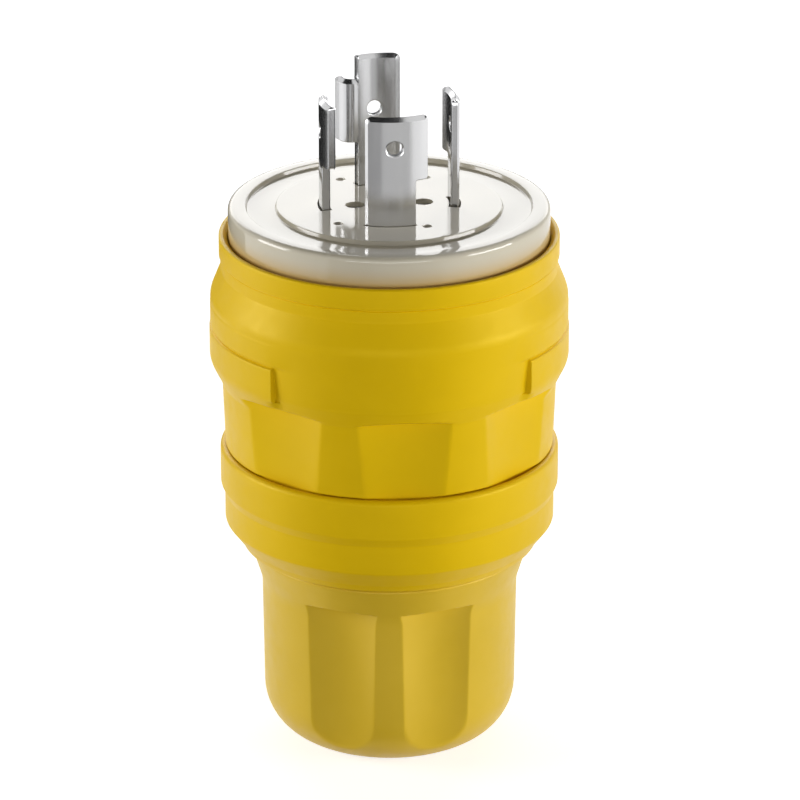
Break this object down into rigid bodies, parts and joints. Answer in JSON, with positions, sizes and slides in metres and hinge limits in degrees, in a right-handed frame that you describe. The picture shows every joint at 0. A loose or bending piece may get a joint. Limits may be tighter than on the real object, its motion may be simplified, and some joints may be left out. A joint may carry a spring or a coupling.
{
  "type": "locking power plug",
  "caption": "Watertight locking power plug with curved hooked blades, white face, yellow rubber jacket and a fluted gland nut for the cord.",
  "frame": {"origin": "centre of the gland nut's flat end, on which the plug stands", "axes": "+Z along the plug's axis, from the cord end to the blades; -Y is the side that the picture shows in front"},
  "size_m": [0.067, 0.0666, 0.1309],
  "materials": {
    "gland_nylon": "satin glass-filled nylon, mustard yellow",
    "washer_nylon": "smooth natural nylon",
    "seal_rubber": "soft black rubber",
    "housing_nylon": "black moulded nylon",
    "jacket_rubber": "satin yellow thermoplastic rubber",
    "face_nylon": "glossy white nylon",
    "block_plastic": "dark thermoset moulding",
    "plated_steel": "zinc plated steel",
    "plated_brass": "bright nickel plate over brass",
    "clamp_steel": "plated steel",
    "silver_screw": "silver coloured plated steel",
    "brass_screw": "bright brass",
    "green_screw": "green passivated steel"
  },
  "bodies": {
    "housing": {"cord_seal": "seal_rubber", "inner_housing": "housing_nylon", "rear_sleeve": "jacket_rubber", "front_jacket": "jacket_rubber", "face_plate": "face_nylon", "sealing_ring": "seal_rubber", "terminal_block": "block_plastic", "face_screws": "plated_steel", "housing_screws": "plated_steel", "neutral_blade": "plated_brass", "neutral_clamp": "clamp_steel", "neutral_screw": "silver_screw", "line_x_blade": "plated_brass", "line_x_clamp": "clamp_steel", "line_x_screw": "brass_screw", "line_y_blade": "plated_brass", "line_y_clamp": "clamp_steel", "line_y_screw": "brass_screw", "ground_blade": "plated_brass", "ground_clamp": "clamp_steel", "ground_screw": "green_screw"},
    "washer": {"slip_washer": "washer_nylon"},
    "nut": {"gland_nut": "gland_nylon"}
  },
  "joints": [
    {"name": "nut_travel", "type": "slide", "parent": "housing", "child": "washer", "axis": [0, 0, -1], "range_m": [0, 0.005]},
    {"name": "nut_turn", "type": "hinge", "parent": "washer", "child": "nut", "pos_m": [0, 0, 0], "axis": [0, 0, -1], "range_deg": [0, 900]}
  ],
  "couplings": [
    {"joint": "nut_travel", "follows": "nut_turn", "m_per_rad": 0.0003183}
  ]
}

GIVEN REQUEST: Print the complete listing again, exactly as it stands.

EXERCISE OUTPUT:
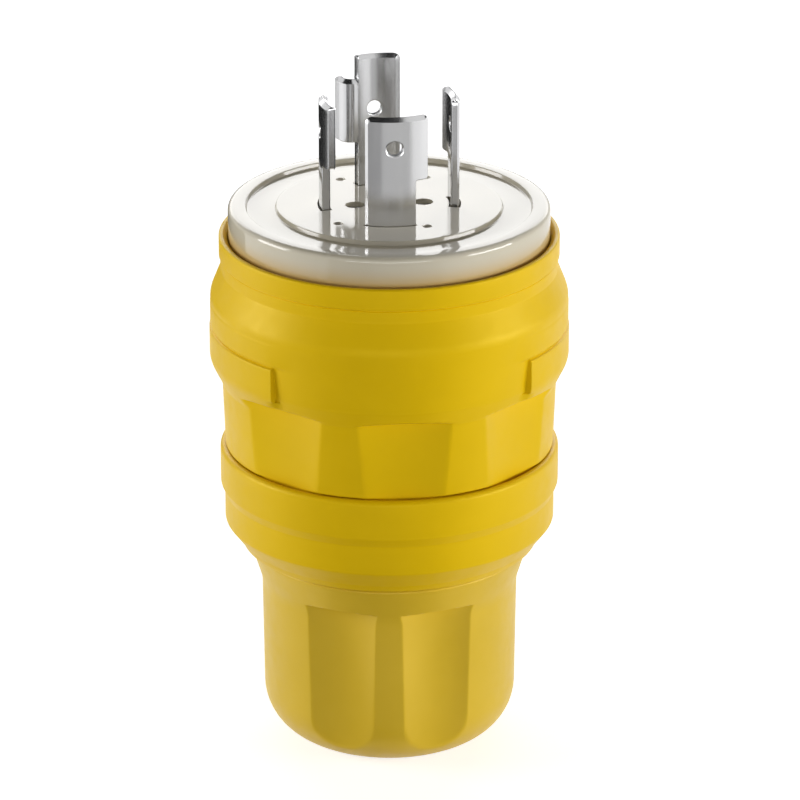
Break this object down into rigid bodies, parts and joints. Answer in JSON, with positions, sizes and slides in metres and hinge limits in degrees, in a right-handed frame that you describe. The picture shows every joint at 0. A loose or bending piece may get a joint. Limits may be tighter than on the real object, its motion may be simplified, and some joints may be left out. A joint may carry a spring or a coupling.
{
  "type": "locking power plug",
  "caption": "Watertight locking power plug with curved hooked blades, white face, yellow rubber jacket and a fluted gland nut for the cord.",
  "frame": {"origin": "centre of the gland nut's flat end, on which the plug stands", "axes": "+Z along the plug's axis, from the cord end to the blades; -Y is the side that the picture shows in front"},
  "size_m": [0.067, 0.0666, 0.1309],
  "materials": {
    "gland_nylon": "satin glass-filled nylon, mustard yellow",
    "washer_nylon": "smooth natural nylon",
    "seal_rubber": "soft black rubber",
    "housing_nylon": "black moulded nylon",
    "jacket_rubber": "satin yellow thermoplastic rubber",
    "face_nylon": "glossy white nylon",
    "block_plastic": "dark thermoset moulding",
    "plated_steel": "zinc plated steel",
    "plated_brass": "bright nickel plate over brass",
    "clamp_steel": "plated steel",
    "silver_screw": "silver coloured plated steel",
    "brass_screw": "bright brass",
    "green_screw": "green passivated steel"
  },
  "bodies": {
    "housing": {"cord_seal": "seal_rubber", "inner_housing": "housing_nylon", "rear_sleeve": "jacket_rubber", "front_jacket": "jacket_rubber", "face_plate": "face_nylon", "sealing_ring": "seal_rubber", "terminal_block": "block_plastic", "face_screws": "plated_steel", "housing_screws": "plated_steel", "neutral_blade": "plated_brass", "neutral_clamp": "clamp_steel", "neutral_screw": "silver_screw", "line_x_blade": "plated_brass", "line_x_clamp": "clamp_steel", "line_x_screw": "brass_screw", "line_y_blade": "plated_brass", "line_y_clamp": "clamp_steel", "line_y_screw": "brass_screw", "ground_blade": "plated_brass", "ground_clamp": "clamp_steel", "ground_screw": "green_screw"},
    "washer": {"slip_washer": "washer_nylon"},
    "nut": {"gland_nut": "gland_nylon"}
  },
  "joints": [
    {"name": "nut_travel", "type": "slide", "parent": "housing", "child": "washer", "axis": [0, 0, -1], "range_m": [0, 0.005]},
    {"name": "nut_turn", "type": "hinge", "parent": "washer", "child": "nut", "pos_m": [0, 0, 0], "axis": [0, 0, -1], "range_deg": [0, 900]}
  ],
  "couplings": [
    {"joint": "nut_travel", "follows": "nut_turn", "m_per_rad": 0.0003183}
  ]
}